In questo contesto si dimise il Governo Giolitti I al quale seguì quello presieduto dal siciliano Francesco Crispi, il quale decise di reprimere il movimento avallando un intervento militare tra il dicembre 1893 e il gennaio 1894 comprendente esecuzioni sommarie e arresti di massa nelle seguenti località:
Il 4 gennaio fu emesso un decreto reale che proclamava lo stato d'assedio in tutta l'isola, il movimento fu sciolto e i capi furono arrestati dal Commissario Regio Roberto Morra di Lavriano. Il 30 maggio il tribunale militare di Palermo condannò Giuseppe de Felice Giuffrida a 18 anni di carcere, e Bosco, Barbato e Verro a 12 anni di carcere quali capi e responsabili dei Fasci siciliani. Il 14 marzo 1896, con un atto di amnistia, fu concessa la clemenza a tutti i condannati in seguito ai fatti dei fasci siciliani.

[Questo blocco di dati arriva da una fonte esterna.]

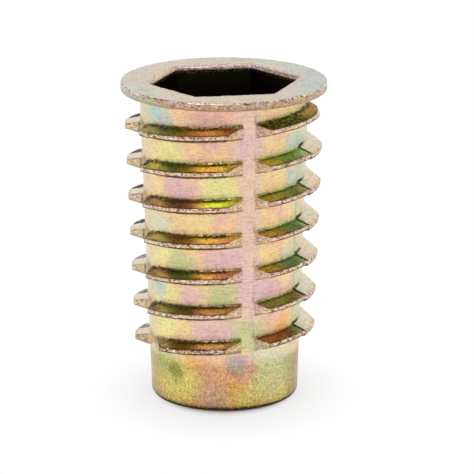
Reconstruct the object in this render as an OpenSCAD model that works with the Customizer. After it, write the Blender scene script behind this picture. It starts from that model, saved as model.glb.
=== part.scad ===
// Flanged hex-drive threaded insert for wood, cast in one piece: a tapered sleeve with a thin
// flange, a hexagon socket in the top, a bore for a machine screw below it, and a coarse outer
// thread that four narrow strips along the sleeve break into ribs.
// The origin is the middle of the lower end, +Z points up to the flange, and angles round the
// sleeve are counted from the front (-Y) towards +X. Sizes are in millimetres.

/* [Sleeve] */
// Height from the lower end to the top of the flange
overall_length = 25; // [22:0.5:40]
// Diameter of the sleeve's wall where it meets the flange
wall_top_d = 13; // [12.8:0.05:13.6]
// Diameter that the sleeve's wall would have at the lower end, before its edge is rounded
wall_bottom_d = 11.36; // [11.2:0.02:12.6]
// Radius of the rounded outer edge at the lower end
lower_edge_r = 0.6; // [0.3:0.05:0.7]
// Radius of the fillet between the wall and the flange
neck_fillet_r = 0.25; // [0.1:0.05:0.4]

/* [Flange] */
// Diameter of the flange
flange_d = 15.9; // [15.8:0.1:20]
// Thickness of the flange
flange_thickness = 0.65; // [0.5:0.05:1.5]
// Radius of the flange's two outer edges
flange_edge_r = 0.12; // [0.05:0.01:0.2]

/* [Hexagon socket] */
// Distance across the flats of the socket
hex_across_flats = 10.1; // [9:0.1:10.2]
// Depth of the socket, measured from the top of the flange
hex_depth = 6; // [4.5:0.5:8]
// Width and depth of the bevel round the mouth of the socket
hex_bevel = 0.3; // [0.1:0.05:0.5]
// Angle that the socket is turned by about the insert's axis
hex_turn = 9.2; // [0:0.1:60]

/* [Inner bore] */
// Diameter of the bore, which is the inner diameter of the screw thread cut in it
bore_d = 8.5; // [6.8:0.1:8.8]
// Diameter of the cone that leads from the floor of the socket into the bore
bore_lead_d = 9.8; // [9.2:0.1:10]
// Width and depth of the bevel where the bore opens at the lower end
bore_bevel = 0.45; // [0.2:0.05:0.5]

/* [Outer thread] */
// Rise of the thread in one turn
pitch = 2.83; // [2.4:0.01:3]
// Height of the thread above the wall, next to the flange
thread_depth_top = 1.25; // [0.9:0.01:1.3]
// Height of the thread above the wall, extended to the lower end
thread_depth_bottom = 1.12; // [0.8:0.01:1.2]
// Width of the flat crest of the thread
crest_land = 0.36; // [0.2:0.02:0.5]
// Slope of the thread's two flanks, from level
flank_angle = 15; // [10:1:25]
// How far the root fillet above the thread reaches out from the wall
root_fillet = 0.22; // [0.1:0.02:0.3]
// Slope of the root fillet, from level
root_fillet_angle = 50; // [40:1:65]
// Distance from the flange down to the lower edge of the crest, at the front of the top turn
thread_drop = 2.29; // [2.2:0.01:4]
// Angle past the front at which the thread dies out under the flange
thread_top_end = 92; // [70:1:104]
// Number of thread ribs, four to a turn with four strips
rib_count = 27; // [8:1:27]
// Angle over which the thread's first and last ribs rise out of the wall
runout_angle = 28; // [15:1:45]
// How far lower the crests lie on the rear half of the casting, past the parting line
rear_drop = 0.14; // [0:0.02:0.2]

/* [Strips] */
// Number of plain strips along the sleeve, where the thread is broken
strip_count = 4; // [2:2:6]
// Width of a strip
strip_width = 1; // [0.6:0.05:1.4]
// Height of a strip above the wall
strip_proud = 0.05; // [0.02:0.01:0.1]
// Angle of the first strip
strip_turn = 17.3; // [0:0.1:60]
// Height above the wall of the sloping end of a rib, where it meets a strip
rib_end_step = 0.24; // [0.1:0.02:0.4]
// Distance from a strip's middle line to the full crest, on ribs with a steep end
rib_end_short = 1.4; // [1.1:0.05:2.2]
// Distance from a strip's middle line to the full crest, on ribs with a gentle end
rib_end_long = 1.95; // [1.1:0.05:2.4]
// Distance from a strip's middle line to the full crest, where a rib ends at the rear right
rib_end_rear = 2.6; // [1.1:0.05:3]
// Distance from a strip's middle line to the full crest, where the lowest whole rib starts
rib_end_first = 3.1; // [1.1:0.05:3.4]

/* [Hidden] */
$fn = 96;
// How far a cut passes through a surface, or a joined piece sinks into the one that carries it
sink = 0.4;
// How far a rib laps onto the strip, and how far the thread dips into the wall where it ends
rib_lap = 0.06;
dip = 0.1;
// Flat steps in the arc of a rib's full crest, and in a rib on which the thread runs out
crest_steps = 8;
runout_steps = 22;
// Half of the angle over which a rib steps down at the parting line
parting_half = 0.4;
// Height of the flange's lower face, and the sleeve's taper
flange_z = overall_length - flange_thickness;
taper = atan((wall_top_d - wall_bottom_d) / 2 / flange_z);
// Angle between neighbouring strips, and the lowest rib's number, where the top rib is rib 0
strip_pitch = 360 / strip_count;
lowest_rib = 1 - rib_count;
// Angle at which the thread starts at its lower end, just past a strip
thread_bottom_start = strip_turn + strip_pitch * lowest_rib + 8;

// Radius of the plain wall, the thread's height and the full crest's radius, at a height z
function wall_r(z) = (wall_bottom_d + (wall_top_d - wall_bottom_d) * z / flange_z) / 2;
function thread_depth(z) =
    thread_depth_bottom + (thread_depth_top - thread_depth_bottom) * z / flange_z;
function crest_r(z) = wall_r(z) + thread_depth(z);

// Height of the lower edge of the crest at an angle: 0 is the front of the top turn
function crest_z(angle) = flange_z - thread_drop + pitch * angle / 360;

// Whether the parting line crosses the middle of a rib, and whether a place that is some degrees
// past a rib's first strip lies in the rear half
function parted(rib) = (strip_pitch * rib) % 180 == 0;
function in_rear_half(rib, turn) =
    let (past = (strip_pitch * (rib - 0.5) + turn) % 360)
    (past + 360) % 360 < 180;

// A rib's ends are steep on every other rib, but long at the rear right and at the lowest start
function rib_reach(rib, late) =
    late && rib % strip_count == 0 ? rib_end_rear :
    !late && rib == lowest_rib + 1 ? rib_end_first :
    rib % 2 == 0 ? rib_end_short : rib_end_long;

// Radius of a rib's flat sloping end at an angle from the strip beside it
function slope_r(turn, z, reach) =
    let (foot = strip_width / 2)
    let (foot_out = sqrt(pow(wall_r(z) + rib_end_step, 2) - pow(foot, 2)))
    let (rise = sqrt(pow(crest_r(z), 2) - pow(reach, 2)) - foot_out)
    let (run = reach - foot)
    (foot * rise - foot_out * run) / (sin(turn) * rise - cos(turn) * run);

// Share of its full height that the thread has at an angle, near its two ends
function runout(angle) =
    let (ahead = min(thread_top_end - angle, angle - thread_bottom_start) / runout_angle)
    ahead >= 1 ? 1 : sqrt(max(0, 1 - pow(1 - ahead, 2)));

// Radius of a rib's crest at an angle from the strip at its start
function rib_r(rib, turn, z) =
    let (near = min(turn, strip_pitch - turn), reach = rib_reach(rib, turn > strip_pitch / 2))
    let (full = crest_r(z), sloped = near < asin(reach / full))
    let (top = sloped ? min(full, slope_r(near, z, reach)) : full)
    let (share = runout(strip_turn + strip_pitch * rib + turn))
    wall_r(z) - dip + (top - wall_r(z) + dip) * share;

// Section of a rib, as [radius, height] points from its lower root round to its upper root
function rib_section(rib, turn) =
    let (z = crest_z(strip_turn + strip_pitch * rib + turn))
    let (r = rib_r(rib, turn, z), full = crest_r(z), root = wall_r(z) - sink)
    let (slope = tan(flank_angle), fillet = min(wall_r(z) + root_fillet, r - rib_lap))
    let (drop = rib < 0 && in_rear_half(rib, turn) ? rear_drop / thread_depth(z) : 0)
    let (crest_drop = drop * (r - wall_r(z)))
    let (fillet_z = z + crest_land + (full - fillet) * slope - drop * (fillet - wall_r(z)))
    [
        [root, z - (full - root) * slope],
        [r, z - (full - r) * slope - crest_drop],
        [r, z + crest_land + (full - r) * slope - crest_drop],
        [fillet, fillet_z],
        [root, fillet_z + (fillet - root) * tan(root_fillet_angle)],
    ];

// Angles of a rib's sections from the strip at its start: both sloping ends and the crest
// between them, or even steps where the thread runs out
function rib_turns(rib) =
    let (z = crest_z(strip_turn + strip_pitch * (rib + 0.5)))
    let (foot_r = wall_r(z) + rib_end_step)
    let (lap = asin((strip_width / 2 - rib_lap) / foot_r), foot = asin(strip_width / 2 / foot_r))
    let (crest = asin(rib_reach(rib, false) / crest_r(z)))
    let (crest_end = strip_pitch - asin(rib_reach(rib, true) / crest_r(z)))
    let (start = [lap, foot], end = [strip_pitch - foot, strip_pitch - lap])
    let (first = thread_bottom_start - strip_turn - strip_pitch * rib)
    let (last = thread_top_end - strip_turn - strip_pitch * rib)
    rib == 0 ? concat(start, spread(crest, last, runout_steps)) :
    rib == lowest_rib ? concat(spread(first, crest_end, runout_steps), end) :
    parted(rib) ?
        concat(
            start,
            spread(crest, strip_pitch / 2 - parting_half, crest_steps / 2),
            spread(strip_pitch / 2 + parting_half, crest_end, crest_steps / 2),
            end
        ) :
    concat(start, spread(crest, crest_end, crest_steps), end);

// Evenly spaced numbers
function spread(from, to, steps) = [for (i = [0:steps]) from + (to - from) * i / steps];

// A point of a section at its angle round the sleeve
function placed(point, angle) = [point[0] * sin(angle), -point[0] * cos(angle), point[1]];

// One rib of the outer thread, between two strips
module thread_rib(rib) {
    turns = rib_turns(rib);
    start = strip_turn + strip_pitch * rib;
    sides = 5;
    last = len(turns) - 1;
    points = [for (turn = turns, point = rib_section(rib, turn)) placed(point, start + turn)];
    skin = [
        for (i = [0:last - 1], j = [0:sides - 1])
            let (a = i * sides + j, b = i * sides + (j + 1) % sides)
            each [[a, b, a + sides], [b, b + sides, a + sides]]
    ];
    // Both caps fan out from the fillet's point, because the section is hollow there
    fan = 3;
    caps = [
        for (j = [1:sides - 2])
            let (a = (fan + j) % sides, b = (fan + j + 1) % sides, far = last * sides)
            each [[fan, b, a], [far + fan, far + a, far + b]]
    ];
    polyhedron(points = points, faces = concat(skin, caps), convexity = 4);
}

// Half section of the sleeve's lower end with its rounded edge, up to a height
module lower_end_section() {
    centre_r = wall_bottom_d / 2 + lower_edge_r * tan(taper) - lower_edge_r / cos(taper);
    translate([centre_r, lower_edge_r]) circle(lower_edge_r);
    polygon([
        [0, 0],
        [centre_r, 0],
        [centre_r + lower_edge_r * cos(taper), lower_edge_r * (1 - sin(taper))],
        [wall_top_d / 2, flange_z],
        [0, flange_z],
    ]);
}

// Half section of the flange, with rounded outer edges
module flange_section() {
    flat_r = flange_d / 2 - flange_edge_r;
    translate([0, flange_z]) square([flat_r, flange_thickness]);
    translate([0, flange_z + flange_edge_r])
        square([flange_d / 2, flange_thickness - 2 * flange_edge_r]);
    for (z = [flange_z + flange_edge_r, overall_length - flange_edge_r])
        translate([flat_r, z]) circle(flange_edge_r);
}

// Half section of the fillet under the flange
module neck_fillet_section() {
    low_z = flange_z - neck_fillet_r;
    low_r = wall_r(low_z);
    difference() {
        translate([low_r - sink, low_z]) square([neck_fillet_r + sink, neck_fillet_r]);
        translate([low_r + neck_fillet_r, low_z]) circle(neck_fillet_r);
    }
}

// The sleeve and its flange, still solid inside
module sleeve() {
    rotate_extrude() {
        lower_end_section();
        flange_section();
        neck_fillet_section();
    }
}

// Lowest crest crossing of a strip, which is where the strip ends
function strip_end_z(strip) =
    let (lowest = ceil((lowest_rib + 1 - strip) / strip_count) * strip_count + strip)
    let (z = crest_z(strip_turn + strip_pitch * lowest))
    z - thread_depth(z) * tan(flank_angle);

// A plain strip along the sleeve, from the thread's lowest crossing up to the flange
module strip(number) {
    low_z = strip_end_z(number);
    intersection() {
        translate([0, 0, low_z])
            cylinder(
                h = flange_z - low_z,
                r1 = wall_r(low_z) + strip_proud,
                r2 = wall_r(flange_z) + strip_proud
            );
        rotate(strip_turn + strip_pitch * number)
            translate([-strip_width / 2, -wall_top_d, 0])
                cube([strip_width, wall_top_d, flange_z]);
    }
}

// The hexagon socket, with its bevelled mouth and the cone that leads into the bore
module hex_socket() {
    corner_r = hex_across_flats / 2 / cos(30);
    bevel_r = hex_bevel / cos(30);
    floor_z = overall_length - hex_depth;
    lead_h = (bore_lead_d - bore_d) / 2;
    rotate(hex_turn) {
        translate([0, 0, floor_z]) cylinder(h = hex_depth + sink, r = corner_r, $fn = 6);
        translate([0, 0, overall_length - hex_bevel])
            cylinder(
                h = 2 * hex_bevel,
                r1 = corner_r,
                r2 = corner_r + 2 * bevel_r,
                $fn = 6
            );
    }
    translate([0, 0, floor_z - lead_h]) cylinder(h = lead_h, d1 = bore_d, d2 = bore_lead_d);
}

// The bore for the machine screw, with its bevelled lower mouth
module screw_bore() {
    translate([0, 0, -sink]) cylinder(h = overall_length - hex_depth + 2 * sink, d = bore_d);
    translate([0, 0, -bore_bevel])
        cylinder(h = 2 * bore_bevel, d1 = bore_d + 4 * bore_bevel, d2 = bore_d);
}

module threaded_insert() {
    color([0.80, 0.72, 0.52])
        difference() {
            union() {
                sleeve();
                for (number = [0:strip_count - 1]) strip(number);
                for (rib = [lowest_rib:0]) thread_rib(rib);
            }
            hex_socket();
            screw_bore();
        }
}

threaded_insert();
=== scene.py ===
import math
from types import SimpleNamespace

import bmesh
import bpy
from mathutils import Matrix, Vector, noise


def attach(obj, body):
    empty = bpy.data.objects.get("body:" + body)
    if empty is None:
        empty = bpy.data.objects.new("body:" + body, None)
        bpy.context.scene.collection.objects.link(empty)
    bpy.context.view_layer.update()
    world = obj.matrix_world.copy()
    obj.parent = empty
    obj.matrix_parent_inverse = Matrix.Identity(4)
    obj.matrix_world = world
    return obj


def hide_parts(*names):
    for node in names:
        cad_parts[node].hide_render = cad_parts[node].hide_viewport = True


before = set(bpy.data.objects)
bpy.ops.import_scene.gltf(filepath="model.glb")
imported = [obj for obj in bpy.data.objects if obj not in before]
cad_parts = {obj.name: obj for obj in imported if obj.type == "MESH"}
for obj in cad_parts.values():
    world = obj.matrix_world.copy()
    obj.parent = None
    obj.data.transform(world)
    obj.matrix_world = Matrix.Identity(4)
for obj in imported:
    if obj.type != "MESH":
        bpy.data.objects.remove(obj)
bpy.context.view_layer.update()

# ---------------------------------------------------------------------------
# Sizes of the casting, in millimetres and degrees. The origin is the middle of the lower end, and
# angles round the sleeve are counted from the front (-Y) towards +X.
# ---------------------------------------------------------------------------
LENGTH = 25.0
FLANGE_R, FLANGE_THICKNESS, FLANGE_EDGE_R = 7.95, 0.65, 0.12
FLANGE_Z = LENGTH - FLANGE_THICKNESS
WALL_TOP_R, WALL_BOTTOM_R, LOWER_EDGE_R = 6.5, 5.68, 0.6
NECK_FILLET_R = 0.25
NECK_Z = FLANGE_Z - NECK_FILLET_R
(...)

Sull'esempio del fascio operaio nato nell'Italia centro-settentrionale, il movimento fu un tentativo di riscatto delle classi meno abbienti. Inizialmente era formato dal proletariato urbano, a cui si aggiunsero braccianti agricoli, solfatari (minatori nelle miniere di zolfo), lavoratori della marineria e operai, che protestavano sia contro la proprietà terriera siciliana, sia contro lo Stato che appoggiava apertamente la classe benestante. La società in Sicilia era all'epoca molto arretrata, il feudalesimo, sebbene abolito (dagli stessi aristocratici illuminati) agli inizi del XIX secolo, aveva condizionato la distribuzione delle terre e quindi delle ricchezze. L'unità d'Italia, d'altro canto, non aveva portato i benefici sociali sperati e il malcontento covava fra i ceti più umili. Il movimento chiedeva fondamentalmente delle riforme, soprattutto in campo fiscale, e una più avanzata normativa nell'ambito agrario, che permettesse una revisione dei patti agrari (abolizione delle gabelle) e la redistribuzione delle terre. Una grande forza rivoluzionaria si ebbe anche fra le minoranze presenti nell'isola, in particolar modo quella albanese, in cui un folto gruppo di donne arbëreshë fu particolarmente agguerrito e fiducioso in un possibile cambiamento.